In any case, their intention was never to keep the land. “Our work was based on leveraging. We’re a family foundation, but we saw early on that to really go after large-scale conservation we needed to leverage every dollar that we invested” by persuading the government to provide, protect and manage adjacent land. So when acquiring estates, “we always looked at what was next door”. In that respect, Tompkins believes their combined business background was helpful. “It gives you a kind of discipline and viciousness about results that some NGOs or foundations don’t have.” It also taught her to manage a large staff: at its peak, Tompkins Conservation employed “up to 350 people, though now that we’ve donated everything it’s shrunk a lot in the past year”.
But, she stresses, “none of this would have been achieved without the [governments of Chile and Argentina] wanting it as badly as we did.” Over the past 25 years, she has worked with 10 presidencies. “You can’t donate something that a country doesn’t want to accept. And people forget that it’s not always politically beneficial to a president to declare a new national park. Without [Ricardo] Lagos, without [Michelle] Bachelet – she was extraordinary! – without [Sebastian] Piñera” – the Chilean president, to whom she presented a Global Citizenship award at the UN General Assembly in September – “there would have been no national park creation. That award was a salute to the entire country.”
The most recent park she was instrumental in creating is Parque Patagonia, which covers more than 300,000ha, 27 per cent of which was donated to the Chilean government last April. It, too, was initially controversial. “There was a lot of suspicions, and downright unhappiness, about Chile’s third-largest sheep ranch becoming a park,” she says. “We’d never bought land with livestock on it, and this made it so contentious. By the time we closed on the deal, we had 25,000 sheep worth $1m, so all of a sudden we’d become ranchers.”

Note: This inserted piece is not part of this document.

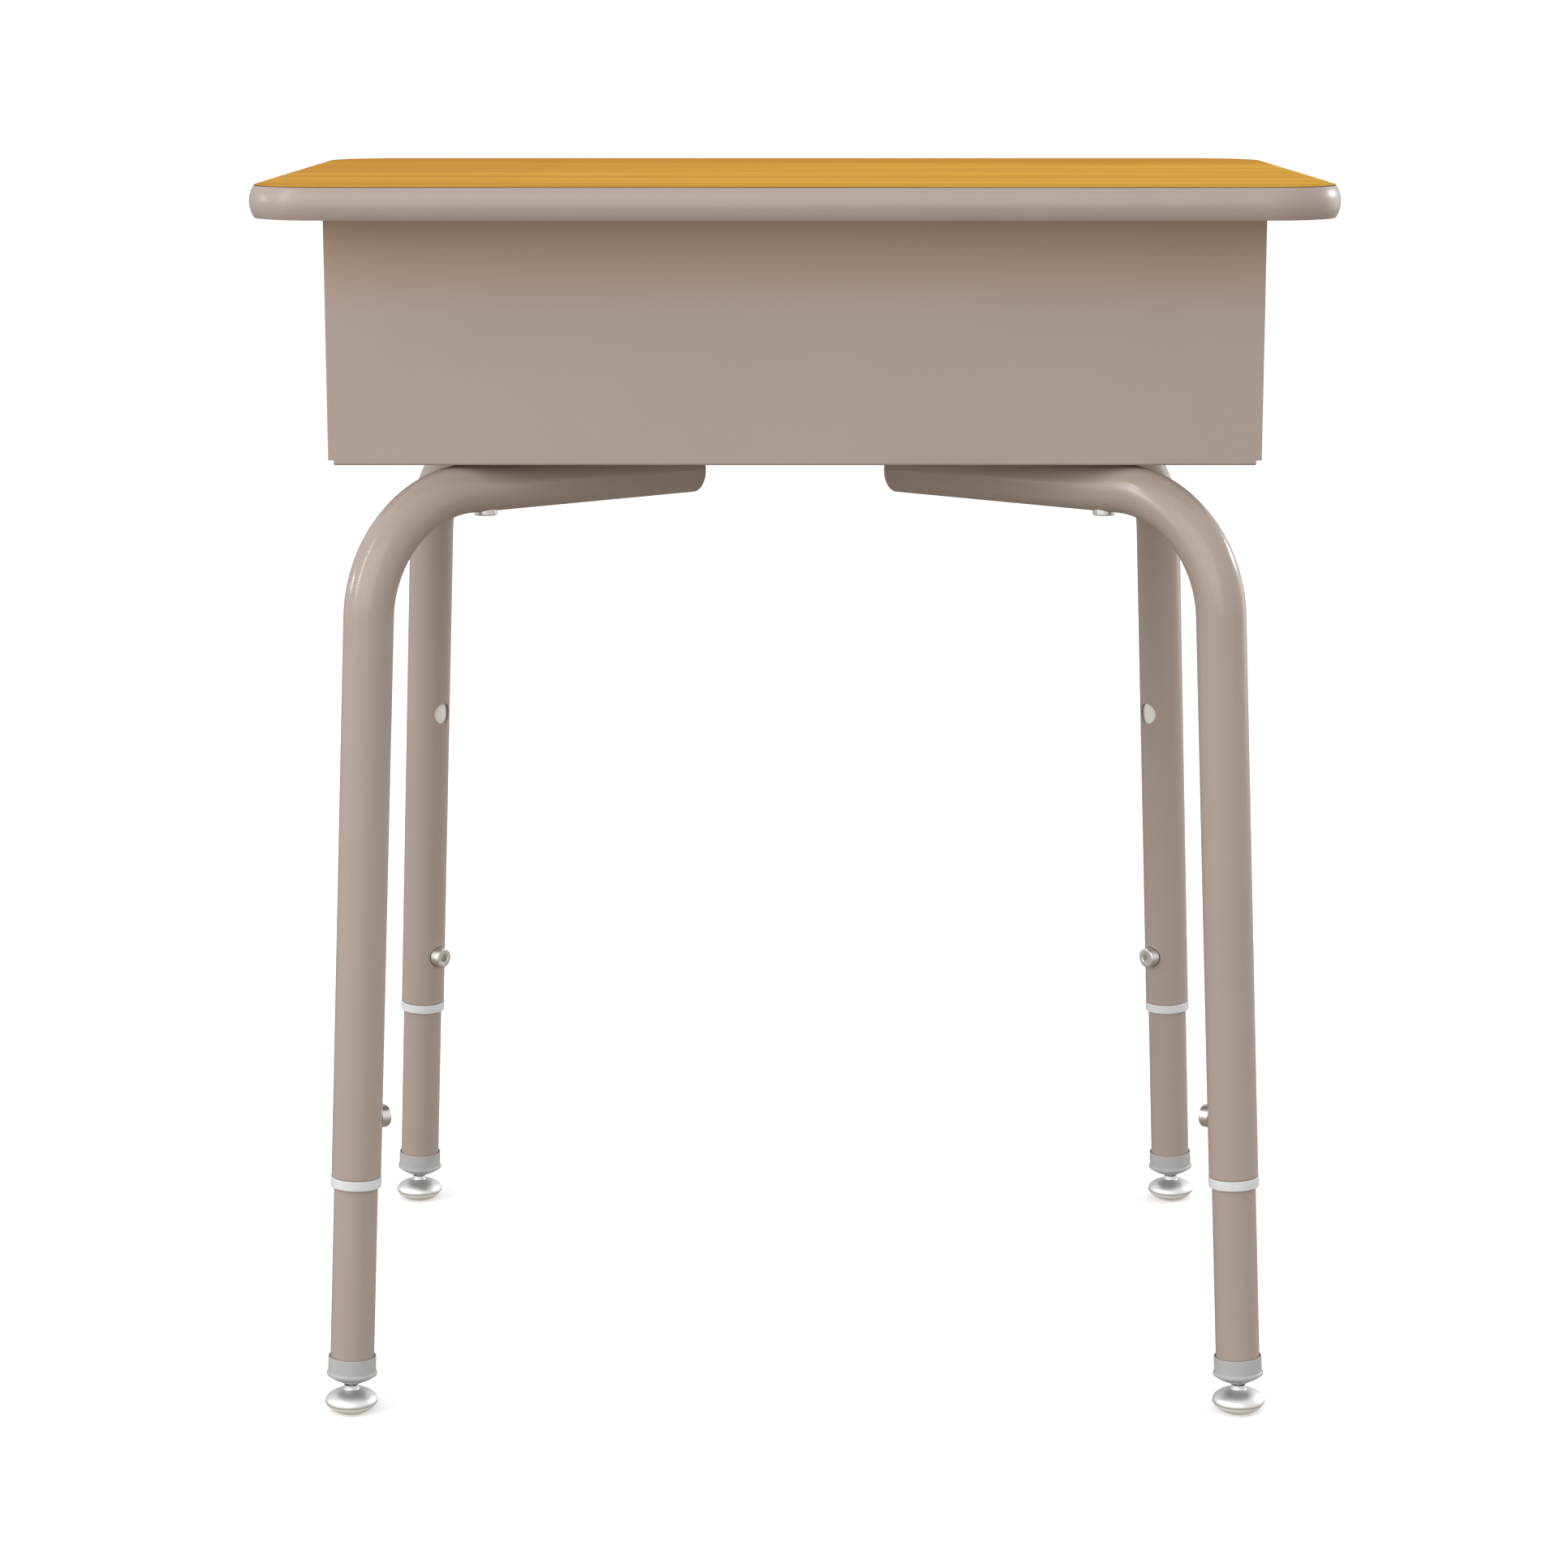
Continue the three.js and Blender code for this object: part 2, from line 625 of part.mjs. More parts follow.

Tompkins ran the ranch for 14 years. “Doug saw this as my project. So I made a business plan, figured out how to maximise the investment. And that helped fund the transition of what became the national park. You have to be really cautious [selling that much livestock]; you don’t want to have a negative impact on the meat and wool markets.”
If Pumalín is about trees, Parque Patagonia is about landscape and wildlife – notably a rare deer, the huemul, Chile’s national animal, which was facing extinction but whose numbers are rising again. Once the sheep were gone, and with them, 600km of fencing, herds of guanaco – related to the llama – returned to the valley. A casualty of their return has been the roses Tompkins cultivated in the garden of the lodge they built: “I’m fighting with them over that. I say, ‘You have 750,000 acres. Leave the roses alone!’ But they don’t listen.” She puts their present number at about 3,000, which in turn has positively affected the puma population.
At Estancia Iberá, meanwhile, a reserve of almost 20,000ha in northern Argentina purchased in 2000, they are proactively rewilding – a term, incidentally, Tompkins reckons they coined – by bringing back species that had died out there completely. “[Rewilding] is not for the faint at heart,” she says. “It’s very costly and very complicated. You have to make sure the threats that extinguished them in the first place no longer exist. And though we have had great victories, when something goes wrong you lose animals.” And that, she says, hurts.
But the giant anteaters they’ve brought back are now thriving, as are white-collared peccaries and pampas deer. Indeed, having worked up to the apex predators, the focus now is the jaguar, a species hunted to extinction in the Iberá wetlands in the 1930s. Three are due to be released in January. Lately, Tompkins Conservation has diversified into the oceans, too, creating two parks covering 260,000sq km “at that junction between the Atlantic, the Pacific and the Antarctic”, where fishing is now banned completely. But ultimately, it’s the future of the planet that concerns her.
“I’m going to die of old age,” she says. “You probably will as well. But young people are going to die of climate change. It’s not that we haven’t known that, but boy oh boy: that gives you another perspective, a reason to get out of bed.” And that is why she puts her money where her mouth is. Because every hectare that Tompkins protects sequesters carbon, which is at least a step towards mitigating global warming.
“As much as I miss Doug, and [his death] almost killed me, sometimes I pinch myself that I’ve led this life for so long. Even on the worst days, I love what I’m doing. Imagine the percentage of people who can say that, who can’t wait to get out of bed because even when things are rotten, you know you’re on the right track. Even in the worst of the worst of the worst times, you’re on the right path. You’re doing what you want to do. That’s a gift.”